How do we handle regulatory reporting with a modern core?
Most modern cores provide built-in reporting modules or integrate with third-party reporting tools. The key is to ensure that the data model aligns with regulatory requirements (e.g., Basel III, IFRS 9). Event sourcing can simplify audit trails, but the reporting system must be able to query event stores efficiently. Some banks build a separate data warehouse for regulatory reporting, fed by the core's event stream.
Practical Takeaways
Modern core banking systems offer immense potential for financial innovation, but they require careful planning and execution. Here are the key actions you can take based on what we've covered:
- Start with a clear business case. Define which products or customer journeys will benefit most from real-time processing and modular architecture. Use that to prioritize your migration roadmap.
- Invest in data quality early. Profile your legacy data for duplicates, inconsistencies, and errors. Cleanse it before migration to avoid delays and post-migration surprises.
- Plan for a phased migration. Run parallel systems for a period, migrating one product or customer segment at a time.
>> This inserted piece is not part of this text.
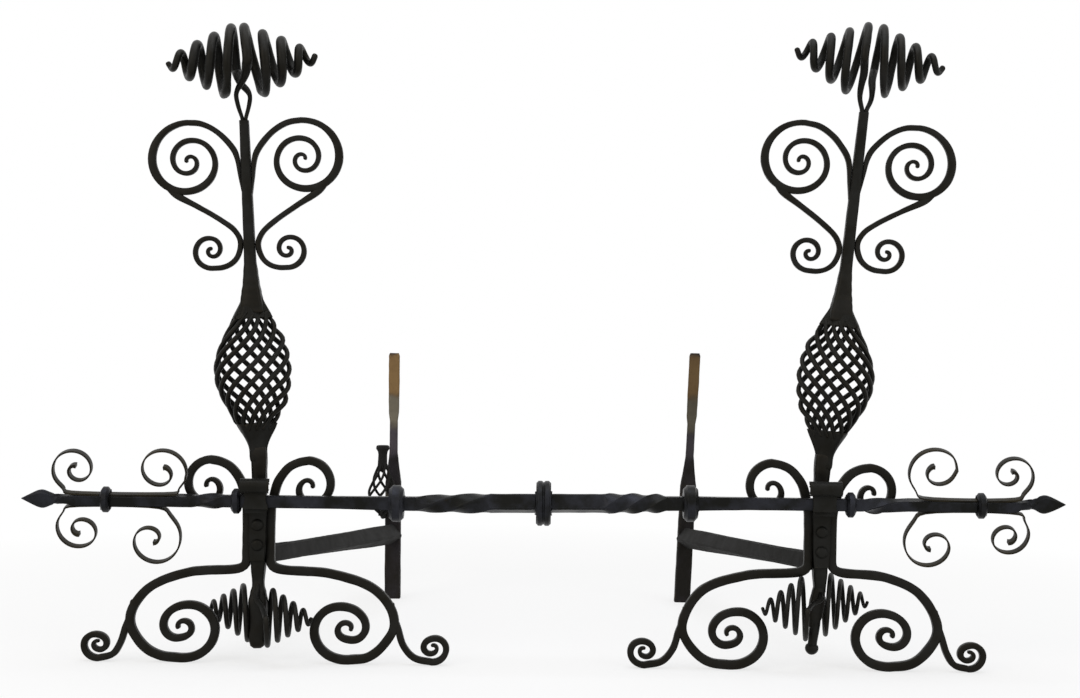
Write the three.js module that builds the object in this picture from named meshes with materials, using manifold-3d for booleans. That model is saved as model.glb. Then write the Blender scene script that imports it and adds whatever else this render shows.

This reduces risk and allows your team to learn and adjust.
- Build internal skills. Train your team on distributed systems, cloud infrastructure, and DevOps practices. Consider hiring experienced architects for the initial design phase.
- Design for audit and compliance from day one. Work with compliance teams to ensure that event sourcing, logging, and reporting meet regulatory standards. Don't treat compliance as an afterthought.
Finally, keep the focus on outcomes—faster product launches, lower costs, and improved customer experience—and let the architecture follow. The journey to a modern core is challenging, but with the right approach, it can be a powerful driver of growth. Start with a small, high-impact product, learn from the process, and scale from there.